Marco Montini es hijo de Giorgio, el primogénito de Ludovico. Pablo VI es, por tanto, tío de segundo grado. Al vivir en Roma, fue el único pariente que pudo asistir a su muerte. “Estaba en casa ‒ recuerda ‒ porque era domingo. En agosto mi padre estaba como era su costumbre en Ponte di Legno con los abuelos. Me llamó al final de la tarde don Macchi, el secretario del papa, diciéndome que el Pontífice estaba muy mal. Cuando llegué a Castelgandolfo, el tío ya no estaba consciente. Con las pocas personas presentes, nos arrodillamos y rezamos el Padrenuestro. En el momento en que expiró, a las 21,40, sonó el despertador que estaba en la cómoda. Era un despertador que su madre le había regalado en su juventud, y que siempre había conservado. Fue una coincidencia particular, como si su madre estuviera acompañándole”.
Un recuerdo lleva a otro y no acabaría nunca. Lo importante es mostrar que la santidad de Pablo VI no lo es porque fuera papa, sino por su ejemplo de vida, porque fue un cristiano que vivió las virtudes heroicas y que se ha convertido, en consecuencia, en un modelo para todos.

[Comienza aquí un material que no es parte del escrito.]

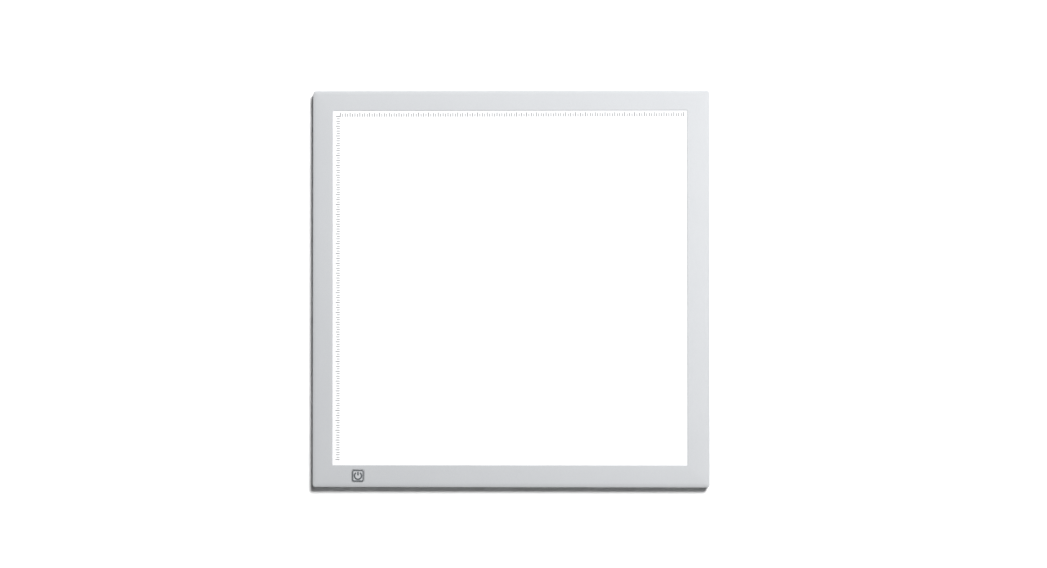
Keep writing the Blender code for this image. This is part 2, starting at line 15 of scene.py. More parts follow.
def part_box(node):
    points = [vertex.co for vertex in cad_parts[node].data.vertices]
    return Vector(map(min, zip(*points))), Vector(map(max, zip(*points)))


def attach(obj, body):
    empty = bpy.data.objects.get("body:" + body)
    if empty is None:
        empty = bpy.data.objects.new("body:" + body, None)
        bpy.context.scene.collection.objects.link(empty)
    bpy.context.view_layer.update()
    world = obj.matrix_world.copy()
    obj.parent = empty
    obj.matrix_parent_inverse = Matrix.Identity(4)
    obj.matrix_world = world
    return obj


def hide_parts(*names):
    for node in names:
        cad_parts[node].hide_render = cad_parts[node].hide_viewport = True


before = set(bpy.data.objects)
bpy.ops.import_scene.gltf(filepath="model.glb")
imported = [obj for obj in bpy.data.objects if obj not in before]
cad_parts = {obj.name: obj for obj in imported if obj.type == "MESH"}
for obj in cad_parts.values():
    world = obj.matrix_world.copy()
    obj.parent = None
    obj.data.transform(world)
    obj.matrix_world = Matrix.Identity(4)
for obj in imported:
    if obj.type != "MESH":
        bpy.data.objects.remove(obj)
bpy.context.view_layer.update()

# Clearance between pieces, and how finely they are rounded
GAP = 0.0003
SHARP_ANGLE = math.radians(32)
CORNER_STEPS = 14
SMALL_CORNER_STEPS = 8
ROUND_STEPS = 48
EDGE_STEPS = 5

# How far a cutter stands out in front of the face that it opens, and behind its back
CUTTER_FRONT = 0.0003
CUTTER_BACK = 0.0005

# Housing, as in the CAD
FRAME_LOW, FRAME_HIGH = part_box("top_frame")
HALF = FRAME_HIGH.x
TOP = FRAME_HIGH.z
SKIRT_LOW = FRAME_LOW.z
WALL = 0.0018
WALL_BEVEL = 0.0007
INNER = HALF - WALL
CORNER_RADIUS = 0.0026
EDGE_WIDTH = 0.0045
EDGE_DROP = 0.0010
BAR_FALL = 0.0004
LID = 0.0013
LID_UNDER = TOP - LID
PANEL_LOW, PANEL_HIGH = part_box("drawing_panel")
WINDOW = 0.361
WINDOW_X = (PANEL_LOW.x + PANEL_HIGH.x) / 2
WINDOW_Y = (PANEL_LOW.y + PANEL_HIGH.y) / 2
MEAN_BORDER = HALF - WINDOW / 2
INNER_RADIUS = 0.0005
BOSS_INSET = 0.0090
BOSS_RADIUS = 0.0030
BOSS_BORE = 0.00125
BOSS_LOW = 0.0039
BOSS_OVERLAP = 0.0002
BOSS_SIDES = 24
BOARD_BOSS_RADIUS = 0.0023
BOARD_BOSS_LOW = 0.0055

# Finish of the moulded edges
CROWN_STEPS = 20
CROWN_SWEEP = 0.90
FILLET_RADIUS = 0.0002
FILLET_TURN = math.radians(61)
FILLET_STEPS = 5
BAR_STEPS = 16
FLAT_MARGIN = 0.0003
RUBBED_WIDTH = 0.0030
LIP_RADIUS = 0.0005
LIP_STEPS = 4
SKIRT_CHAMFER = 0.00025

# Panel and printed rulers
FLANGE_TOP = 0.0082
PANEL_EDGE = 0.0004
INK = 0.000012
MARKS_PER_CENTIMETRE = 4
RULER_STEP = 0.01 / MARKS_PER_CENTIMETRE
RULER_CENTIMETRES = 35

# Length and width of the rulers' marks: at 10 mm, at 5 mm and between them
LONG_MARK = (0.0042, 0.00068)
MIDDLE_MARK = (0.0036, 0.00064)
SHORT_MARK = (0.0031, 0.00060)

# Where each ruler's first mark stands, and the lines that the marks go outwards from
RULER_START = (WINDOW_X - WINDOW / 2 + 0.0075, WINDOW_Y + WINDOW / 2 - 0.0056)
RULER_BASE = (WINDOW_X - WINDOW / 2 + 0.0071, WINDOW_Y + WINDOW / 2 - 0.0060)

# Power key
KEY_LOW, KEY_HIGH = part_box("power_key")
KEY_X = (KEY_LOW.x + KEY_HIGH.x) / 2
KEY_Y = (KEY_LOW.y + KEY_HIGH.y) / 2
KEY_HOLE = 0.0132
KEY_HOLE_RADIUS = 0.0026
KEY_SIDE = 0.0124
KEY_RADIUS = 0.0022
KEY_TAB = 0.0008
KEY_TAB_TOP = LID_UNDER - GAP
KEY_TAB_LOW = KEY_TAB_TOP - KEY_TAB
KEY_STEM = 0.0030
KEY_ROUND = 0.00025
KEY_FLAT_MARGIN = 0.0002
KEY_HOLE_CHAMFER = 0.00018

# The print on the key: an outline, and the power sign's ring and bar
OUTLINE_MARGIN = 0.00005
OUTLINE_WIDTH = 0.00125
SIGN_STROKE = 0.0015
SIGN_RADIUS = 0.0036
SIGN_OPENING = math.radians(33)
SIGN_BAR_START = 0.0004
SIGN_BAR_END = 0.0040

# Cover
COVER_LOW, COVER_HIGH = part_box("back_cover")
COVER_TOP = 0.0027
COVER_CHAMFER = 0.0002
COVER_CUTTER = 0.001
PAD_RADIUS = 0.0042
PAD_ROOT = 0.0004
GROOVE_HALVES = (0.1835, 0.1800)
GROOVE_RADIUS = 0.008
GROOVE_WIDTH = 0.0010
GROOVE_DEPTH = 0.00025

# Screws
HEAD_RADIUS = 0.0025
HEAD_HEIGHT = 0.0006
HEAD_ROUND = 0.00028
HEAD_FLAT = 0.72
HEAD_SINK = 0.0011
HEAD_SINK_STEPS = 32
SHANK_RADIUS = 0.00095
SHANK_BORE = 0.00135
SHANK_BORE_STEPS = 24
CROSS_REACH = 0.0014
CROSS_HALF = 0.0003
CROSS_DEPTH = 0.0004
CROSS_FLOOR = 0.6
CROSS_MOUTH = 1.05
CROSS_CHAMFER = 0.00003
CROSS_PARTS = 4
THREAD_PITCH = 0.0005
THREAD_ROOT = 0.82
THREAD_START = 0.0002
THREAD_END = 0.0008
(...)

Fausto Montini quiere deshacer el mito de un Pablo triste, como se le definió: “No era triste, como se dice. Era el papa de la alegría. En privado tenía una ironía refinada, culta, al estilo inglés. Le gustaba bromear. Prueba de ello es que le encantaba rodearse de personas alegres, como el padre Bevilacqua, un emiliano que combinaba bromas y burlas de todo tipo. Un día dijo en una predicación que la homilía nunca debía superar los 5 minutos, porque si dura 10 es para la vanidad del predicador, si dura 15 es para el demonio. Giovanni Battista Montini, aún joven sacerdote, escribió una carta a su madre donde le decía que volvía de San Pedro donde había ido a rezar, porque a San Pedro ¡también se va a rezar!”.